__Exercise description__.
Work through the material below and count the lines holding the word "bodies"; give that count and nothing more.

__Data segment__.
========================
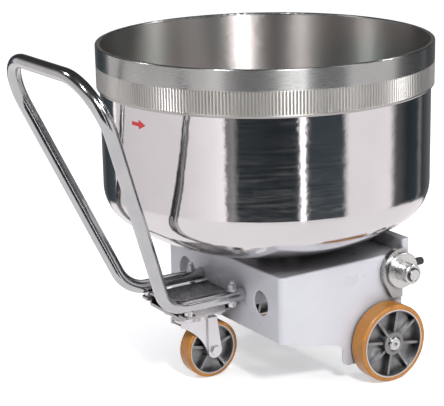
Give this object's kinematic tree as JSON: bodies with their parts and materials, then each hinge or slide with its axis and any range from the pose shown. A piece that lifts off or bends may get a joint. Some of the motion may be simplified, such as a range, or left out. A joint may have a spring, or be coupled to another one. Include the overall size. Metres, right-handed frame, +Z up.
{
  "type": "dough trough",
  "caption": "Removable stainless dough bowl with a toothed drive band, turning on a three-wheeled truck with a push handle.",
  "frame": {"origin": "middle of the footprint, on the floor", "axes": "+X from the push handle to the docking end, +Y to the left seen from the handle, +Z up"},
  "size_m": [1.0458, 0.84, 0.8638],
  "materials": {
    "bowl_steel": "polished stainless steel, fine turned lines",
    "band_steel": "ground stainless steel with a rolled rack of teeth",
    "handle_chrome": "polished stainless tube",
    "chassis_paint": "light grey powder coat, half gloss",
    "wheel_aluminium": "cast and turned",
    "wheel_tread": "cast polyurethane, brown orange",
    "zinc_steel": "bright zinc plate",
    "bright_steel": "turned and hardened",
    "plate_steel": "rolled steel plate, satin, zinc plated",
    "buffer_rubber": "black, moulded",
    "dark_steel": "oiled steel"
  },
  "bodies": {
    "chassis": {"chassis_box": "chassis_paint", "docking_beam": "chassis_paint", "bearing_housing": "chassis_paint", "spindle_bearing_lower": "dark_steel", "spindle_bearing_upper": "dark_steel", "buffer_studs": "zinc_steel", "rear_buffer_left": "buffer_rubber", "rear_buffer_right": "buffer_rubber", "main_axle": "dark_steel", "axle_bosses": "chassis_paint", "axle_end_screws": "bright_steel", "axle_end_washers": "bright_steel", "docking_plate_left": "plate_steel", "docking_plate_right": "plate_steel", "docking_pin_left": "bright_steel", "docking_pin_right": "bright_steel", "docking_circlips": "dark_steel", "handle_tube": "handle_chrome", "handle_stubs": "zinc_steel", "handle_plate": "plate_steel", "handle_spacers": "zinc_steel", "handle_bolts": "zinc_steel", "handle_nuts": "zinc_steel", "caster_plate": "zinc_steel", "caster_bolts": "zinc_steel", "caster_bolt_nuts": "zinc_steel", "kingpin": "zinc_steel"},
    "bowl": {"bowl_shell": "bowl_steel", "drive_band": "band_steel", "bowl_base_plate": "bowl_steel", "bowl_spindle": "dark_steel", "spindle_nut": "dark_steel"},
    "main_wheel_left": {"wheel_centre_left": "wheel_aluminium", "wheel_tread_left": "wheel_tread", "wheel_bearings_left": "dark_steel"},
    "main_wheel_right": {"wheel_centre_right": "wheel_aluminium", "wheel_tread_right": "wheel_tread", "wheel_bearings_right": "dark_steel"},
    "caster_swivel": {"caster_fork": "zinc_steel", "caster_axle": "zinc_steel", "caster_axle_nut": "zinc_steel", "caster_sleeves": "zinc_steel"},
    "caster_wheel": {"caster_wheel_centre": "wheel_aluminium", "caster_wheel_tread": "wheel_tread", "caster_wheel_bearings": "dark_steel"},
    "roller_left": {"docking_roller_left": "bright_steel"},
    "roller_right": {"docking_roller_right": "bright_steel"}
  },
  "joints": [
    {"name": "bowl_turn", "type": "hinge", "parent": "chassis", "child": "bowl", "pos_m": [0.10293, 0, 0.317], "axis": [0, 0, 1], "continuous": true},
    {"name": "main_wheel_left_roll", "type": "hinge", "parent": "chassis", "child": "main_wheel_left", "pos_m": [0.27192, 0.288, 0.1], "axis": [0, 1, 0], "continuous": true},
    {"name": "main_wheel_right_roll", "type": "hinge", "parent": "chassis", "child": "main_wheel_right", "pos_m": [0.27192, -0.288, 0.1], "axis": [0, 1, 0], "continuous": true},
    {"name": "caster_turn", "type": "hinge", "parent": "chassis", "child": "caster_swivel", "pos_m": [-0.12507, 0, 0.172], "axis": [0, 0, 1], "continuous": true},
    {"name": "caster_wheel_roll", "type": "hinge", "parent": "caster_swivel", "child": "caster_wheel", "pos_m": [-0.08107, 0, 0.075], "axis": [0, 1, 0], "continuous": true},
    {"name": "roller_left_turn", "type": "hinge", "parent": "chassis", "child": "roller_left", "pos_m": [0.32293, 0.3018, 0.274], "axis": [0, 1, 0], "continuous": true},
    {"name": "roller_right_turn", "type": "hinge", "parent": "chassis", "child": "roller_right", "pos_m": [0.32293, -0.3018, 0.274], "axis": [0, 1, 0], "continuous": true}
  ]
}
========================
__Correct output__.
2